Late edit… 16d appears to be what is used on the battens. 8d for securing the metal portions. Can the 16d guns be fitted with 8d nail strips? I see screws can be used too…

Anybody have strong evidence one way or the other? I’d prefer to use screws, but am unsure of my time allowed before raining… :slight_smile:

Justin


#3

im tired and all i can tell ya is get galvalume if you gonna get metal.
talk to gulfside supply in horseshoe beach florida.
.
good luck.

gweedo.


#4

Thank you for the suggestion on Galvalume.

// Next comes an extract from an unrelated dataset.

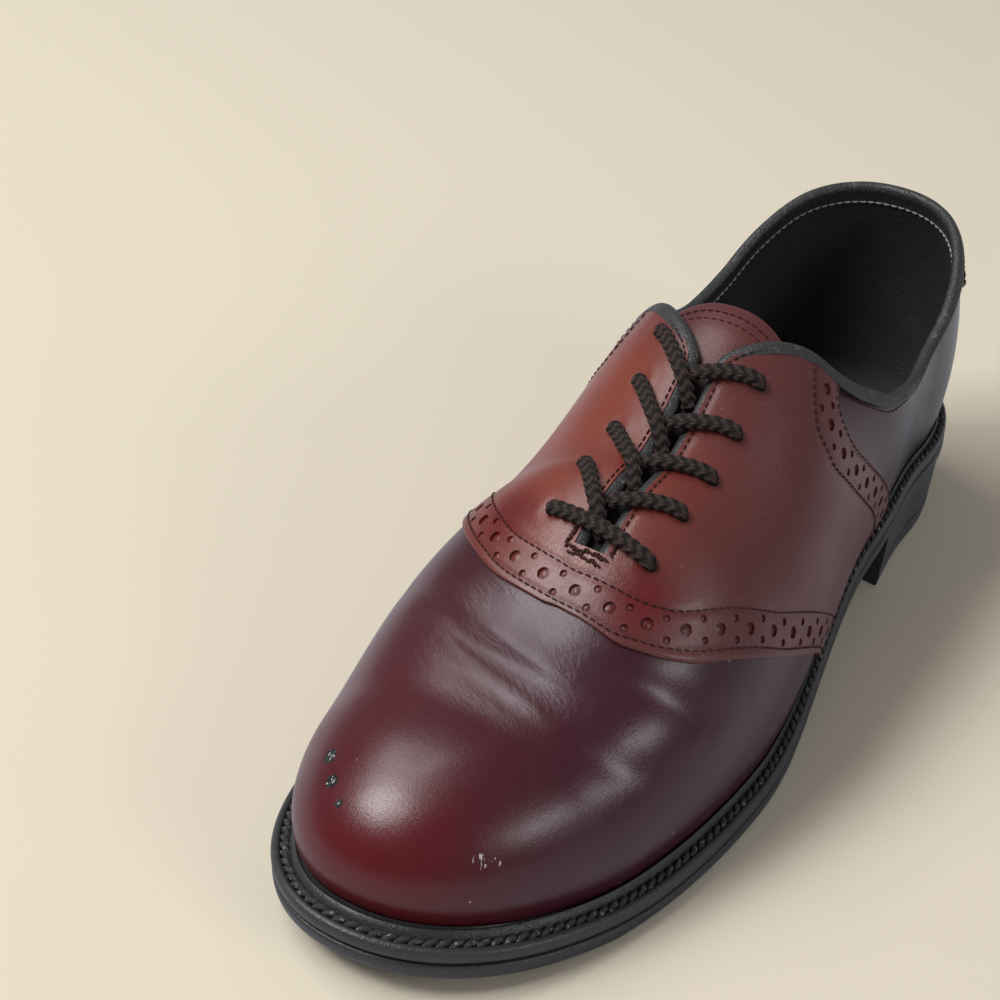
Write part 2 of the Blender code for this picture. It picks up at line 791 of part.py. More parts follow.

I asked many of the same questions from Gerard, and they have not answered them. Their web site doesn’t answer them either…

Hmmm

Justin


#5

Go to the web site kbs metals there geared for more of your diyer. I just had a gerard canyon shake installed it is the battenless system so I dont know much about the batten ones. Also metalroofing.com has some pretty good info.


#6

regarding the future tie in, I’m imagining a transition on angles from one to the next? In that case, and dependent on your local code, I see no reason why you cant cut back your roof with a grinder as you say, run the lower roof first, then tie them in with a piece of metal under the upper roof and over the lower roof.